I recently was given a 590B….25 & no thumb safety…..In any case, I noted that there was a problem with the firing pin..it had made marks on the lower part of the barrel locking area just below the ramp into the battery…I noticed that the small forward "pin" part of the firing pin was not retracting with the rest of the pin unit…It could just slip back and fourth when the barrel was tipped forward..the spring was in place and nothing seemed broken…but I bought a new firing pin and took out the old one…What I found was real strange…IT LOOKS LIKE THE pin was MADE in TWO pieces…the end of the pin that slides back and forth through the firing pin hole is about 3/16" long and has a SMOOTH head at the back..looks kind of like a small nail…the back of the head was polished and the impact point on the front of the rest of the pin looked polished also…SO, it really looks like it wasn't broken..but made in two pieces…the new pin I put in place was, of course, one piece…anyone else found this kind of strange issue..?


----------



## lefty60 (Oct 13, 2012)

I do believe that it has been broken for a long time.
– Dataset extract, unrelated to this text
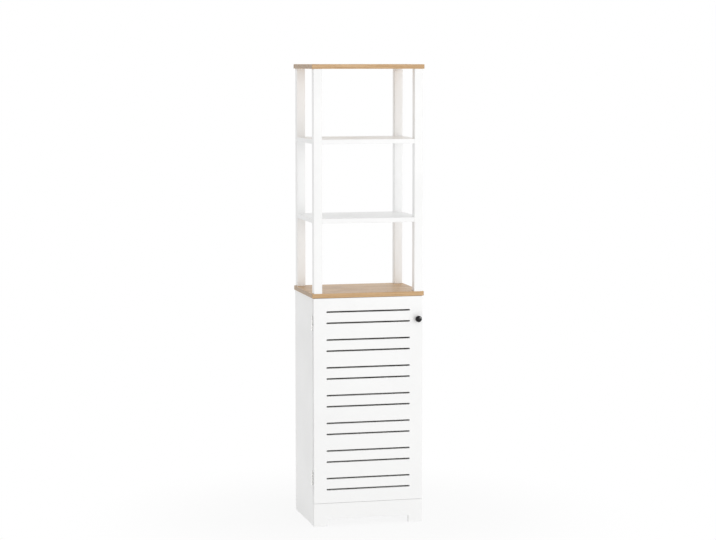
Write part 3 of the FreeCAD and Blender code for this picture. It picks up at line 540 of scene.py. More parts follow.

Maybe long enough to "wear" smooth on the end.:smt083


----------



## vv0350 (Oct 28, 2014)

I took photos of the firing pin "pieces" but cannot figure out how to send them...


----------



## vv0350 (Oct 28, 2014)

/Users/owner/Desktop/IMG_0415.JPG/Users/owner/Desktop/IMG_0416.JPG/Users/owner/Desktop/IMG_0417.JPG


----------



## vv0350 (Oct 28, 2014)

IMG_0415_zpsf6b3e902.jpg Photo by Roger_Bradshaw | Photobucket


----------



## pic (Nov 14, 2009)

Tempered as in heat treating ,round or hexagonal shaped rods will usually break under stress perfectly straight if they have not lost their temper , not diagonally in most cases.
Can't say for sure if that is what happened here.


----------